Anyway, this may very well be a digression, but I've been going about wondering if it's fair to apply this interpretation to Polly and Tom, or whether this more fleshed-out version of the motif doesn't lend itself.
I guess it mostly fits -- it has the extra detail of giving a mechanism (Laurel) to explain why the violation of privacy results in the separation -- but the implication was that Polly might have been able to wriggle Tom loose from Hunsdon House the way they were going. Except Tom had pushed her away. And I'm still not sure what would have happened in those four years that would have made the difference if Polly hadn't "looked" and given themselves away to Laurel. How else, exactly, were Hero and Tan Coul becoming less Hunsdon-y?
no subject
Ooh, you're very good. I just read the DWJ essay, and she considers the story of Cupid and Psyche to be a sort of subterranean influence on F&H. (Apparently she once pointed out to her editor that Tom is nearly blind, and works with a bow -- I can't help a little eyeroll at that, but the point is a good one, about the recurring theme of failing by trying to look at what you're not supposed to see.)

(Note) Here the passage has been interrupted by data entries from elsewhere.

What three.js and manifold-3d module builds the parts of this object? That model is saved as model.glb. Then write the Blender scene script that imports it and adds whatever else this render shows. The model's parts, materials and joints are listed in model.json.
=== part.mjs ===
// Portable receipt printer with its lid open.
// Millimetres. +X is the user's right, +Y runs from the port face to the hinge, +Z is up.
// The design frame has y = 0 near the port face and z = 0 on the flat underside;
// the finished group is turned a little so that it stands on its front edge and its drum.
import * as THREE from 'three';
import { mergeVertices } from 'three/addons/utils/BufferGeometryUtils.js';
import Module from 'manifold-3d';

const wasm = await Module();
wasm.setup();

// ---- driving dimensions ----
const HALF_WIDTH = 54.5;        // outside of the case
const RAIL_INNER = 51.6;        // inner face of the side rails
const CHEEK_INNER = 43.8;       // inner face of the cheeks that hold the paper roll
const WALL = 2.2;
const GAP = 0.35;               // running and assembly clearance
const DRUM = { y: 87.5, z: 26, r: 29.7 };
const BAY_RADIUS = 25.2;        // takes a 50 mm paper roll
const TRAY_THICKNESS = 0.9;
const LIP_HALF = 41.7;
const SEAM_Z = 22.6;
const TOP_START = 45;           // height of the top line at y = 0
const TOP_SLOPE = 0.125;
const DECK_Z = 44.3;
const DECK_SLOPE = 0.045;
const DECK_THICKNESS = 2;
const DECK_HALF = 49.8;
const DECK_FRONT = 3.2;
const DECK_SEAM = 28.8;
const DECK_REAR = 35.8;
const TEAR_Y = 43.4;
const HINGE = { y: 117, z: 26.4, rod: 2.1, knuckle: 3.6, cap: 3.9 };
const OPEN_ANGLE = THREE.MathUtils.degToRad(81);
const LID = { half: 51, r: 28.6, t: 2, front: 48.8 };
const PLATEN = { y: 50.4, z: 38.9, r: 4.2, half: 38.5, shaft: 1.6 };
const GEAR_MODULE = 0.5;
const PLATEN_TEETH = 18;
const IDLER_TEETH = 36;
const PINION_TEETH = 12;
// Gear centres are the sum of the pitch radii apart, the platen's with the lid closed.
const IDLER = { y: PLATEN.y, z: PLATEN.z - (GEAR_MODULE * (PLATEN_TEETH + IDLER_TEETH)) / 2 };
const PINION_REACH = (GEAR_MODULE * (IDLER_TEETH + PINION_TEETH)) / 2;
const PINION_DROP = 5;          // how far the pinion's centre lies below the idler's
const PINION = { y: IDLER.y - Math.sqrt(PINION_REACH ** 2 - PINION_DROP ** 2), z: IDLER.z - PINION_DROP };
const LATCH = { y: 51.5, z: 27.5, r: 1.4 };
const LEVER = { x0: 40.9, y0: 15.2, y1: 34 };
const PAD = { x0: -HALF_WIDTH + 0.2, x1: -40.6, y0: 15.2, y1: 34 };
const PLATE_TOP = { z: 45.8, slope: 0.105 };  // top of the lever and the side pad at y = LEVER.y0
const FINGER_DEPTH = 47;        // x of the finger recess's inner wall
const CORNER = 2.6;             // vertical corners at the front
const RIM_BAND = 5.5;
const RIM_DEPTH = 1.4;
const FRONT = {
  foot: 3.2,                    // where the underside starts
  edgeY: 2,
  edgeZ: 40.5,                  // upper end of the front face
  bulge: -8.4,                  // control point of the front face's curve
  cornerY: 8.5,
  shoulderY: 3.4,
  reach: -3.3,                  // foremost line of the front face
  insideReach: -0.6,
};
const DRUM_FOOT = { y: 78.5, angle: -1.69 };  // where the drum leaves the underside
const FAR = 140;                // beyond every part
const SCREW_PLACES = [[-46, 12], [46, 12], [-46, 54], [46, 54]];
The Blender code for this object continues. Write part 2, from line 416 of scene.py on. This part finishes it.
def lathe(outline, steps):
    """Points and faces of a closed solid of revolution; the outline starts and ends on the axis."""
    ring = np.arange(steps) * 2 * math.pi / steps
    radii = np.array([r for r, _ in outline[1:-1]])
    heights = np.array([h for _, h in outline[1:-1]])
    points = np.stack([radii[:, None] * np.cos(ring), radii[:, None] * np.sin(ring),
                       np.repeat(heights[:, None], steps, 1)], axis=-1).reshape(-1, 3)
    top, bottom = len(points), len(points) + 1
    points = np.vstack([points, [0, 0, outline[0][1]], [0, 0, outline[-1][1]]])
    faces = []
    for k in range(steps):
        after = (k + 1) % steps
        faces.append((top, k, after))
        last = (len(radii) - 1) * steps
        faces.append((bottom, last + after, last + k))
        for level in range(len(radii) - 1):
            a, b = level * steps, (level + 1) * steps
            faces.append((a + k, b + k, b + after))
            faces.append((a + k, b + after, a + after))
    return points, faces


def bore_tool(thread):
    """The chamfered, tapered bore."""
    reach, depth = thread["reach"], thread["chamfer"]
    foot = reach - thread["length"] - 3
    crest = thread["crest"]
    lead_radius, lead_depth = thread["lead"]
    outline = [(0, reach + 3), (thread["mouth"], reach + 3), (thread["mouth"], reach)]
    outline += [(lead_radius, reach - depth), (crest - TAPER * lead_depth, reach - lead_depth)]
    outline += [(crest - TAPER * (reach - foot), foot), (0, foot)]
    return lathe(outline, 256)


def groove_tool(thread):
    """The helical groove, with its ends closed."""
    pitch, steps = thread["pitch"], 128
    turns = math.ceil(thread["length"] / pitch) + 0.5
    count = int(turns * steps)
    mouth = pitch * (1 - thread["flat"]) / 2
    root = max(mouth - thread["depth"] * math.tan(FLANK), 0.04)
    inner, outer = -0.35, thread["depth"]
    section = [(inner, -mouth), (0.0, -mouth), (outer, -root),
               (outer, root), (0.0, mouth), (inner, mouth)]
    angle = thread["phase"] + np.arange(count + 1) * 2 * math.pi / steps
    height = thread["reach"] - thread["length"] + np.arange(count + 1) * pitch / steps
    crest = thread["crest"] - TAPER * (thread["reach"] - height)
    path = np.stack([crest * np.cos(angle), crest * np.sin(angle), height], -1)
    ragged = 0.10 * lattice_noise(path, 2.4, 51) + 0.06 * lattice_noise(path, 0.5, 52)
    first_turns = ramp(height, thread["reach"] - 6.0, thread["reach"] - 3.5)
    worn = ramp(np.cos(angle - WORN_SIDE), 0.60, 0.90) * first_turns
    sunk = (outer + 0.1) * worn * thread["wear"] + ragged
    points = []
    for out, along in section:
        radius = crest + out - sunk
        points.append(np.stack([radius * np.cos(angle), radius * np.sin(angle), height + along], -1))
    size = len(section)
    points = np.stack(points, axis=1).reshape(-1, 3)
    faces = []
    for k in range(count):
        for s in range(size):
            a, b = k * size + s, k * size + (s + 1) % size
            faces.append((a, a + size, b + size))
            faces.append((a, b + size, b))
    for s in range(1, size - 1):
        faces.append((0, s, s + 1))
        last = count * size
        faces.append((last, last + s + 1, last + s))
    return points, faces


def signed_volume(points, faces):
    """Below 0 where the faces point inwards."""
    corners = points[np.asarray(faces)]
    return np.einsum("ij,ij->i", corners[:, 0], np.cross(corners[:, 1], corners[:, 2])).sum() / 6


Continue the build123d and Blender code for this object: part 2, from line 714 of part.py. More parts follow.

I've been going about wondering if it's fair to apply this interpretation to Polly and Tom, or whether this more fleshed-out version of the motif doesn't lend itself.
Despite Polly being the one who "looked," you'd almost think she would be in the role of the one who wasn't finished growing yet, since she was the one who was still a child! For all that the four years' separation must have been brutally hard on Tom, especially if that got him re-ensnared, it does manage to make the idea of a romance between these characters less squicky, since Polly is (more or less) grown up by the time they meet again.
And I'm still not sure what would have happened in those four years that would have made the difference if Polly hadn't "looked" and given themselves away to Laurel. How else, exactly, were Hero and Tan Coul becoming less Hunsdon-y?
That's something I still really don't understand. Maybe part of it was that Tom was increasingly doing, and achieving, things on his own, like the quartet? If so, the conversation between Tom and Mr. Leroy that Polly magically overhears, where Mr. Leroy is trying (unsuccessfully) to force Tom to accept financial backing from Hunsdon House, would certainly make a lot of sense. But Polly must have been at the heart of the process, since it was the connection with her, and not (say) the quartet, that Tom lost as a result of Polly's meddling.